Extending a hand
As we go about our everyday lives in today's extraordinary times, some of us stop and reflect upon the ones who allow us to continue onward with relative normalcy, those who stand on the frontlines of our fight against COVID-19 and those who guard us against foreign trespasses at our borders. That our doctors and our soldiers are heroes, there is little doubt. But there are others that do not find frequent (or any) mention in our daily prayers and sermons for gratitude. And of these obscure frontline warriors, there are none more forgotten than sanitation workers, in many cases, truly the 'last man in the line'. India has a troubled and contentious relationship with its sanitation workers. There are age-old, undying stigmas attached to the work and those engaged in it are typically from historically disadvantaged classes.
Even before the current period of crisis, sanitation work was seen in India as a dangerous, dirty, poorly compensated and thankless job. Take for instance information given by the Union Ministry of Social Justice and Empowerment, which reveals that 282 sanitation workers died cleaning sewers and septic tanks across the nation between 2016 and November 2019. 2019 alone saw 110 deaths due to manual scavenging, a 61 per cent increase over figures in 2018. Almost every one of these deaths could have been prevented with the provision of proper equipment and safety standards. It is important to remember that these are official figures based on reported incidents, there is no real way to tell what the actual figure is in this regard. Also worth noting is that the 'Prohibition of Employment as Manual Scavengers and Their Rehabilitation Act, 2013' was supposed to have put an end to this practice and yet, in 2019, a survey identified 54,000 manual scavengers working across the nation. This data is based on a limited survey with data from 11 states not being available.

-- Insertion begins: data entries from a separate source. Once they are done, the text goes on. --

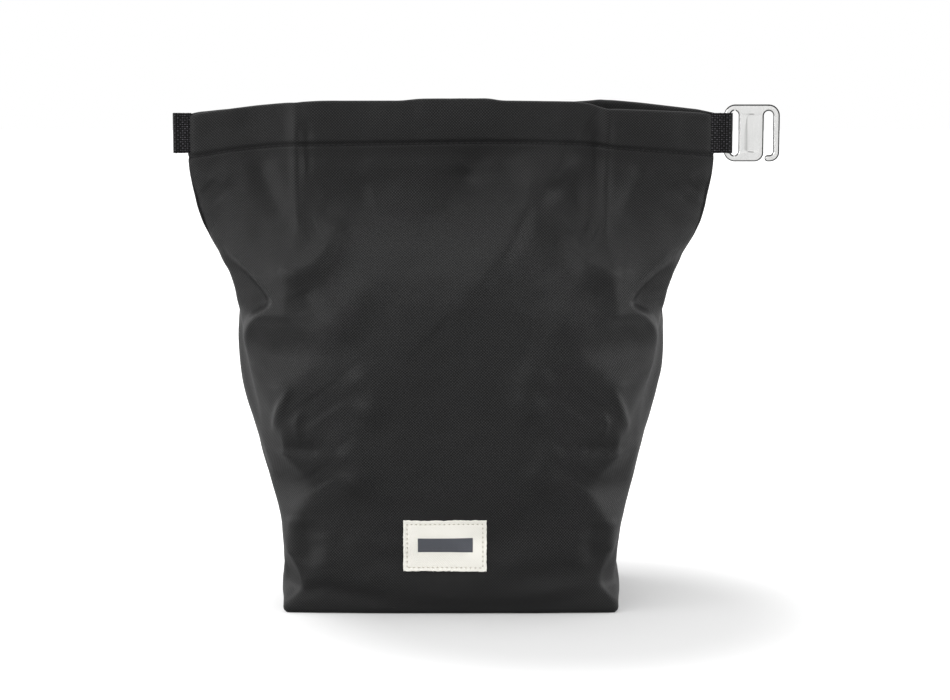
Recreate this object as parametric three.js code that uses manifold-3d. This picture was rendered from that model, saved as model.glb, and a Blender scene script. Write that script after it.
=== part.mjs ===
// Insulated roll-top cooler bag, standing with its mouth up and its webbing hook out to the side.
// Units are millimetres. +Z is up, the front faces -Y, and the origin is at the middle of the base, on the floor.
// The bag is a tube of constant girth: a box at the base, flat at the mouth. Its layers all follow one surface.
import * as THREE from "three";
import { mergeVertices } from "three/addons/utils/BufferGeometryUtils.js";
import Module from "manifold-3d";

const wasm = await Module();
wasm.setup();

// --- Driving dimensions ---------------------------------------------------------------------------------------
const GAP = 0.3; // between neighbouring layers
const SEAM_GAP = 0.2; // between the front's edges and the middle plane
const FABRIC = 0.8; // outer fabric
const FOAM = 3; // closed-cell foam
const LINING = 0.6; // food-safe film
const WEBBING = { width: 25, thickness: 1.3 };
const MOUTH_HEIGHT = 316; // top of the hem at mid width
const HEM = 28; // height of the hem
const CORNER_DROOP = 10; // how far the mouth's two ends hang below its middle
const HEM_LINE = MOUTH_HEIGHT - HEM;
const LOWER_FOLD = 258; // height of the lower fold of the roll
const FOAM_TOP = 244;
const FOLD_CLEARANCE = 0.6; // half the open slit in the solids at each fold

// Sections of the outer surface. seam: half width at the side seam; corner: half width of the front face;
// depth: half depth at that corner; centre: half depth at mid width; round: radius of the front corner;
// edge: half depth left at the side seam, where the front and the back meet.
const STATIONS = [
  { z: 0, seam: 103, corner: 102, depth: 62, centre: 63, round: 18, edge: 0 },
  { z: 9, seam: 103, corner: 102, depth: 62, centre: 63, round: 18, edge: 0 },
  { z: 45, seam: 108, corner: 102.5, depth: 62.5, centre: 64, round: 18, edge: 0 },
  { z: 100, seam: 119.5, corner: 103, depth: 61.5, centre: 64.5, round: 17, edge: 0 },
  { z: 150, seam: 133, corner: 104, depth: 59, centre: 63, round: 16, edge: 0 },
  { z: 190, seam: 134, corner: 104, depth: 52, centre: 57, round: 14, edge: 0 },
  { z: 215, seam: 142, corner: 104, depth: 41, centre: 47, round: 12, edge: 0 },
  { z: 238, seam: 155, corner: 103, depth: 26, centre: 31, round: 9, edge: 0.4 },
  { z: LOWER_FOLD, seam: 160, corner: 103, depth: 12.8, centre: 15, round: 7, edge: 1.8 },
  { z: HEM_LINE, seam: 163.8, corner: 103, depth: 7.4, centre: 8.2, round: 6, edge: 3.9 },
  { z: 330, seam: 163.8, corner: 103, depth: 7.4, centre: 8.2, round: 6, edge: 3.9 },
];

// --- Materials ------------------------------------------------------------------------------------------------
const finish = (color, roughness, metalness = 0) =>
  new THREE.MeshStandardMaterial({ color, roughness, metalness });
const blackFabric = finish(0x2b2b2c, 0.8);
const webbingBlack = finish(0x18181b, 0.85);
const foamGrey = finish(0xb8bcc0, 0.95);
const liningGrey = finish(0xa9adb2, 0.45);
const boardWhite = finish(0xd9d9d6, 0.6);
const labelCream = finish(0xe7e4d8, 0.9);
const printGrey = finish(0x3c3f45, 0.8);
const steel = finish(0xc9c9c7, 0.3, 1);

// --- The surface that every layer follows -----------------------------------------------------------------------
const FIELDS = ["seam", "corner", "depth", "centre", "round", "edge"];
const stationCurve = new THREE.CubicInterpolant(
  STATIONS.map((s) => s.z),
  STATIONS.flatMap((s) => FIELDS.map((f) => s[f])),
  FIELDS.length,
);
const GIRTH_CELLS = 28; // cells along the front, from side seam to side seam
const ROWS = [0, 9, 50, 100, 150, 175, 197, 214, 229, FOAM_TOP, LOWER_FOLD, 273, HEM_LINE, 330];
const sectionCache = new Map();

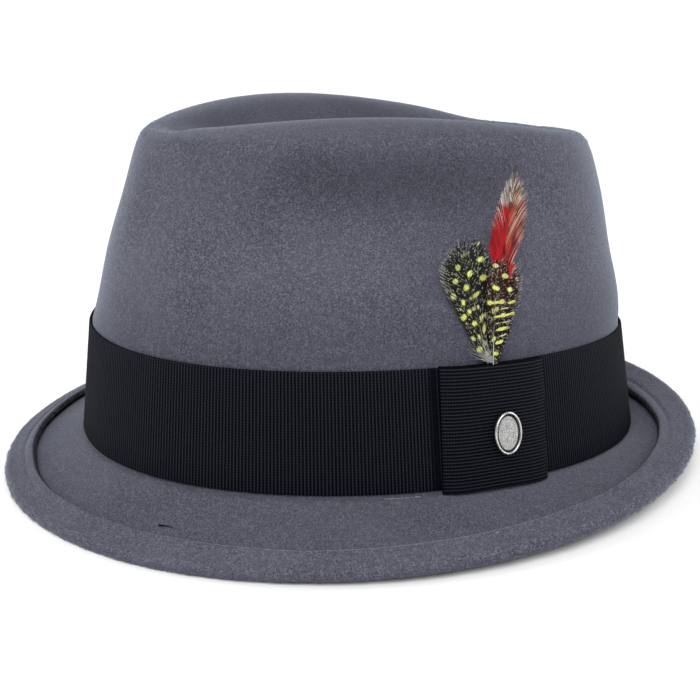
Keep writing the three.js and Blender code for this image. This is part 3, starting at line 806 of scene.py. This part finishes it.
# %% Rings of the pin
PIN_SIDES, FIELD_RINGS, FIELD_LEVEL = 96, 30, 1.35
pocket_here = POCKET * (1 - (PIN_ACROSS / (BOW_WIDTH / 2)) ** 4)
pin_front = band_face + GAP + pocket_here + BOW_THICKNESS + GAP
pin_frame = wall_frame(BOW_TURN + PIN_ACROSS / arc_scale, PIN_UP / BAND_WIDTH, pin_front, wall_lean)
field_edge = PIN_WIDTH / 2 - PIN_RIM - PIN_GROOVE
pin_rows = [(field_edge * share, FIELD_LEVEL, 0.0) for share in np.linspace(0.04, 0.92, FIELD_RINGS)]
pin_rows += [(field_edge + d, z, mark) for d, z, mark in (  # groove, rim, side: out, height, tarnish
    (-0.2, 1.25, 0.7), (-0.1, 1.0, 1.0), (0.08, 0.95, 1.0), (0.26, 1.05, 1.0), (0.36, 1.35, 0.7),
    (0.43, 1.6, 0.15), (0.54, 1.74, 0.0), (0.7, 1.8, 0.0), (0.86, 1.77, 0.0), (1.0, 1.66, 0.0),
    (1.11, 1.48, 0.1), (1.16, 1.26, 0.4), (1.05, 0.9, 0.8), (0.8, 0.5, 0.9), (0.65, 0.0, 0.9))]
a = np.arange(PIN_SIDES) / PIN_SIDES * 2 * np.pi
radius, level, mark = (np.array(v)[:, None] for v in zip(*pin_rows))
stretch = (PIN_HEIGHT - PIN_WIDTH) / 2 * np.minimum(radius / field_edge, 1)
px, py = radius * np.cos(a), (radius + stretch) * np.sin(a)
print("pin rings:", len(pin_rows))

# %% Pits in the pin's field
PIT_STEP, PIT_JITTER, PIT_RADIUS, PIT_DEPTH = 0.46, 0.14, 0.17, 0.11
field = (np.arange(len(pin_rows)) < FIELD_RINGS)[:, None]
cells = np.stack(np.meshgrid(np.arange(-9, 10), np.arange(-14, 15)), -1).reshape(-1, 2) * PIT_STEP
cells = cells + chance.uniform(-PIT_JITTER, PIT_JITTER, cells.shape)
near = ((px[..., None] - cells[:, 0]) ** 2 + (py[..., None] - cells[:, 1]) ** 2) / PIT_RADIUS**2
pits = np.exp(-near).sum(-1).clip(0, 1) * field
pz = level - PIT_DEPTH * pits + 0 * a
tarnished = np.clip(mark + 0.42 * pits + 0.1 * field, 0, 1)
pin_points = np.concatenate([np.stack([px, py, pz], -1).reshape(-1, 3),
                             [[0, 0, FIELD_LEVEL], [0, 0, 0.0]]])
quads, _, _ = grid_faces(len(pin_rows), PIN_SIDES, ring=True)
pin_mesh = fill_mesh("silver_pin", place_in(pin_frame, pin_points), quads[:, ::-1],
                     end_fans(len(pin_rows), PIN_SIDES))
keep_value(pin_mesh, "tarnish", np.concatenate([tarnished.ravel(), [0.1, 0.5]]))
piece("silver_pin", pin_mesh, silver, "pin_metal", "oval_pin")

# %% [markdown]
# ## Feathers
# A feather is a shaft with barbs, hundreds of flat hairs that lie side by side. Hair tools could
# grow them, but barbs drawn as curves between the shaft and the vane's edge follow the real
# outline exactly. Each barb is a thin three-sided blade that narrows to its tip. The spots and
# bars are dyed into the points by formula, in millimetres across and up from the band.

# %% Barbs as blades
FLATNESS = 0.3  # height of a blade's ridge, as a share of its width


def smooth_path(points, s):
    """A smooth curve through hand-set points, by cubic B-spline with the ends clamped."""
    return spline_weights(np.asarray(s), len(points)) @ np.array(points, float)


def blades(centres, widths):
    """Three-sided blades round centre lines. centres is blades × steps × 3, widths is blades ×
    steps. Each section has two edge points square to the line and a ridge point in front."""
    along = np.gradient(centres, axis=1)
    along /= np.maximum(np.linalg.norm(along, axis=-1, keepdims=True), 1e-9)
    side = np.cross(along, [0, 0, 1.0])
    side /= np.maximum(np.linalg.norm(side, axis=-1, keepdims=True), 1e-9)
    front = np.cross(side, along)
    w = widths[..., None] / 2
    points = np.stack([centres + side * w, centres - side * w, centres + front * w * 2 * FLATNESS], 2)
    return points.reshape(-1, 3), *strand_faces(*centres.shape[:2])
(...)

Moving forward to 2020, another front has been opened up for discrimination and disadvantages for our already beleaguered health workers. During COVID-19 times, sanitation workers have largely been ignored by the Government as it focuses its zeal in protecting the frontline responders — our doctors and other medical staff. How protected and cared for the medical staff truly are is a matter for a separate debate but it is obvious to see that while medical staff have reported shortages in necessary protective equipment, our sanitation workers have received none to speak of. Sanitation work in India is a crude, rudimentary business with waste being separated by hand, a task that already carries considerable danger. Now, as a contagion runs rampant, it is a positively terrifying one. Even those handling hospital wastes are rarely given any feasible protective equipment to speak of, let alone PPEs.
Compounding this problem is the fact that sanitation workers, after a few years at the job, are hardly the picture of good health, with respiratory diseases and heavily compromised immunity systems making them an ideal target for the contagion. For most of them, it is impractical to even assure a steady supply of hand sanitizers, soap and clean water.
For its part, the Government has claimed that it is providing proper protective equipment to sanitation workers as per WHO guidelines. But a number of interviews and surveys conducted reveal that the quality of such protective equipment, if and when it is provided, is largely substandard and untenable. As a result, many have been infected and have inadvertently played a part in spreading the virus to family and neighbours in locales where social distancing is near impossible.
The problem, or rather the bigger one amongst many problems, is that sanitation workers are isolated within their own group, powerless and largely unaware of what they deserve. There are no sanitation worker unions to speak of that can look after their rights, they have no contracts, no stable pay and no leaves. They are marginalised in every way possible and have little opportunity or knowledge to seek recourse and fight for the injustice. It is the job of society itself as much as it is the job of the governing apparatus to uplift our sanitation workers, to give them the care and respect they truly deserve for keeping us safe and secure. And simple wishes and prayers will do them no good. Luckily, there are those trying to bring the required change. In April this year, a group of prominent public figures and concerned citizens wrote an open letter to the Central and state governments asking for immediate measures to provide relief for India's sanitation workers. The measures they suggested include reclassifying sanitation workers as healthcare workers, mechanising much of their work, ensuring a minimum monthly wage of Rs 20,000 with additional hazard pay, a pension and health insurance benefits. While many of these measures are hard to put into practice with any reasonable haste, they highlight a path for us a nation to finally take heed and care for the 'last man in the line', those equally deserving the title of COVID Warriors.